● **The task**
Write out the whole listing exactly as it stands.

● **Supplied material**
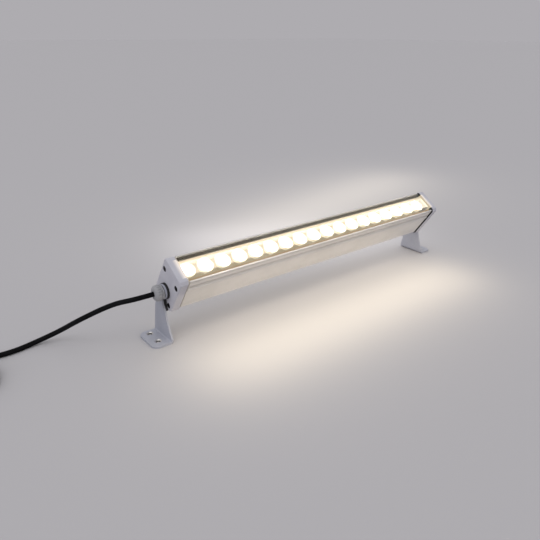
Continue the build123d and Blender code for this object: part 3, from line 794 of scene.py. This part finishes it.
@dataclass(frozen=True)
class GlazingRubber(Finish):
    """Black silicone strip under the edge of the window, which the lenses' light turns brown.

    Attributes:
        glow: Colour of the light that it catches.
        near: Strength on the strip of the lit side.
        far: Strength on the strip at the back.
        half_mm: Distance of the strips from the lamp's middle plane.
    """

    glow: str = "#FFCF92"
    near: float = 0.30
    far: float = 0.04
    half_mm: float = 14.0

    def light(self, surface: Surface) -> None:
        """Light each strip by the side that it is on.

        Args:
            surface: The material in the making.
        """
        _, across, _ = surface.lamp_place()
        side = add_node(
            surface.tree,
            "ShaderNodeMapRange",
            {
                "Value": across, "From Min": -self.half_mm * MM, "From Max": self.half_mm * MM,
                "To Min": self.near, "To Max": self.far,
            },
        )
        surface.glow(self.glow, side.outputs["Result"])


@dataclass(frozen=True)
class LeadSheaths(Finish):
    """Silicone leads, each core in its own plain colour, told apart by its place across the lamp.

    Attributes:
        left: Colour of the core towards the lit side.
        right: Colour of the core towards the back.
        split_mm: Half the width of the middle core's place.
    """

    left: str = "#2F5D9E"
    right: str = "#7A4A2A"
    split_mm: float = 0.9

    def colour(self, surface: Surface) -> None:
        """Colour each core by its place across the lamp.

        Args:
            surface: The material in the making.
        """
        _, across, _ = surface.lamp_place()
        reach = 3 * self.split_mm * MM          # three equal places, one for each core
        side = add_node(
            surface.tree, "ShaderNodeMapRange", {"Value": across, "From Min": -reach, "From Max": reach}
        )
        ramp = add_node(surface.tree, "ShaderNodeValToRGB", {"Fac": side.outputs["Result"]})
        ramp.color_ramp.interpolation = "CONSTANT"
        ramp.color_ramp.elements.new(1 / 3)
        for i, tone in enumerate((self.left, self.tone, self.right)):
            ramp.color_ramp.elements[i].position = i / 3
            ramp.color_ramp.elements[i].color = linear(tone)
        surface.feed("Base Color", ramp.outputs["Color"])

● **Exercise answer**
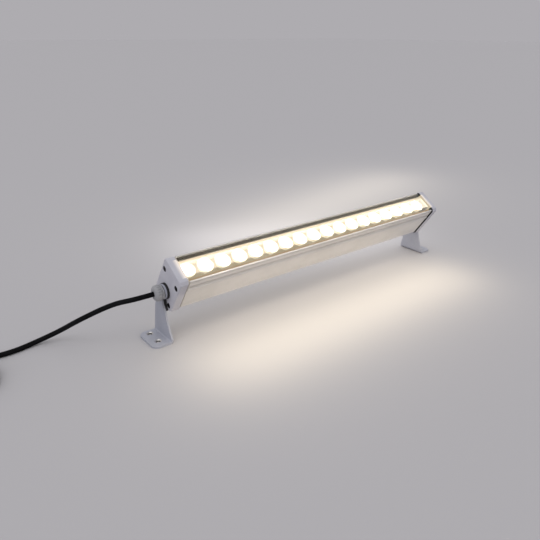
Continue the build123d and Blender code for this object: part 3, from line 794 of scene.py. This part finishes it.
@dataclass(frozen=True)
class GlazingRubber(Finish):
    """Black silicone strip under the edge of the window, which the lenses' light turns brown.

    Attributes:
        glow: Colour of the light that it catches.
        near: Strength on the strip of the lit side.
        far: Strength on the strip at the back.
        half_mm: Distance of the strips from the lamp's middle plane.
    """

    glow: str = "#FFCF92"
    near: float = 0.30
    far: float = 0.04
    half_mm: float = 14.0

    def light(self, surface: Surface) -> None:
        """Light each strip by the side that it is on.

        Args:
            surface: The material in the making.
        """
        _, across, _ = surface.lamp_place()
        side = add_node(
            surface.tree,
            "ShaderNodeMapRange",
            {
                "Value": across, "From Min": -self.half_mm * MM, "From Max": self.half_mm * MM,
                "To Min": self.near, "To Max": self.far,
            },
        )
        surface.glow(self.glow, side.outputs["Result"])


@dataclass(frozen=True)
class LeadSheaths(Finish):
    """Silicone leads, each core in its own plain colour, told apart by its place across the lamp.

    Attributes:
        left: Colour of the core towards the lit side.
        right: Colour of the core towards the back.
        split_mm: Half the width of the middle core's place.
    """

    left: str = "#2F5D9E"
    right: str = "#7A4A2A"
    split_mm: float = 0.9

    def colour(self, surface: Surface) -> None:
        """Colour each core by its place across the lamp.

        Args:
            surface: The material in the making.
        """
        _, across, _ = surface.lamp_place()
        reach = 3 * self.split_mm * MM          # three equal places, one for each core
        side = add_node(
            surface.tree, "ShaderNodeMapRange", {"Value": across, "From Min": -reach, "From Max": reach}
        )
        ramp = add_node(surface.tree, "ShaderNodeValToRGB", {"Fac": side.outputs["Result"]})
        ramp.color_ramp.interpolation = "CONSTANT"
        ramp.color_ramp.elements.new(1 / 3)
        for i, tone in enumerate((self.left, self.tone, self.right)):
            ramp.color_ramp.elements[i].position = i / 3
            ramp.color_ramp.elements[i].color = linear(tone)
        surface.feed("Base Color", ramp.outputs["Color"])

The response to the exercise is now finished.